@lordjezo said:
SPRING BREAAAAAAAAAAAAAAAAAAAAAAAAAAK\
Yeah but besides that, what's he going off on Windows 8 for? It's a pretty solid OS, faster than 7 with some UI improvements, and all that crying people have about Metro is from people who refuse to even use Metro.
Pfft.
No software that is more complex than its predecessor has resulted in being faster. Your observations about being faster than Win 7 are around booting and and launching which are improvements in sleep/hibernation mode and driver initialization but not actually making your old machine faster. This stuff appeared in Mac OSX and Linux before Win 8 but that is another thread.
Also you mistake what is going on in Win8 Metro. It isn't impossible to learn but it is annoying because it is inconsistent and the general conveyance is poor: Sometimes you use a touch pattern, sometimes you use a m-k pattern, sometimes there are two things ways to get the same thing, sometimes essential things are hidden, and so and so on. Users can learn it but why should users when the old one worked better than they wanted? If Apple did this with Mac OSXI people would laugh at it suggesting that Apple designers have lost their touch and are crazy that they abandoned such a well known and easy to use interface. Are they wrong? Probably not. So why can't the same criticism be leveled at Microsoft?

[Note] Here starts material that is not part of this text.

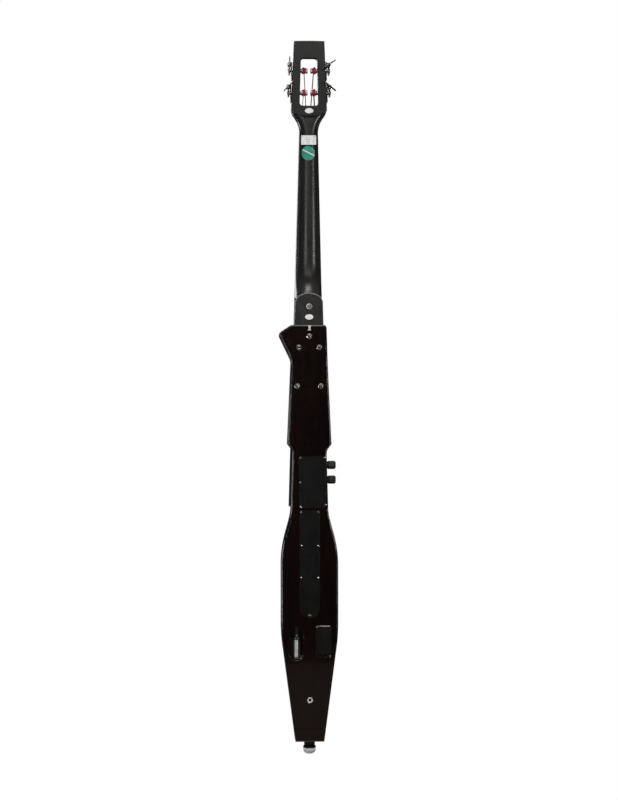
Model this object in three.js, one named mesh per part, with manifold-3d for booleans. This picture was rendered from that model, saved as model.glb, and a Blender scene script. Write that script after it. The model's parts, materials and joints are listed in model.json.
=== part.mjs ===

In the end that is really what the issue is: A radical change like this needs a transition mode. If Win 8.0 offered a clean way to toggle between "classic" and "metro" a lot of issues would be solved. Users could be eased into "metro" at their own pace and not denied old features as a fall back. "Where is the power settings?" is a well established thing since Windows 2000 (its in control panel). For Win 8, it is a mystery to a new user. Without that transition state, a user with a new machine and Win 8 is stuck.
A professor in HMI had a great rule of thumb: If users are using Google.com to figure out how to use basic features then the interface needs a lot of work. When users need to Google how to close apps in Win 8, there is a distinct issue and users have legitimate problems figuring out the interface.
ps. A IT friend of mine described Win 8 simply like some who built beautiful house with a bad plumber. Some of the faucets have the cold water on the left, faucets open in random patterns, and you no longer get ice from the refrigerator but in a closet down the hall. Great looking house and fun to be in but how is it so annoying to get something to drink?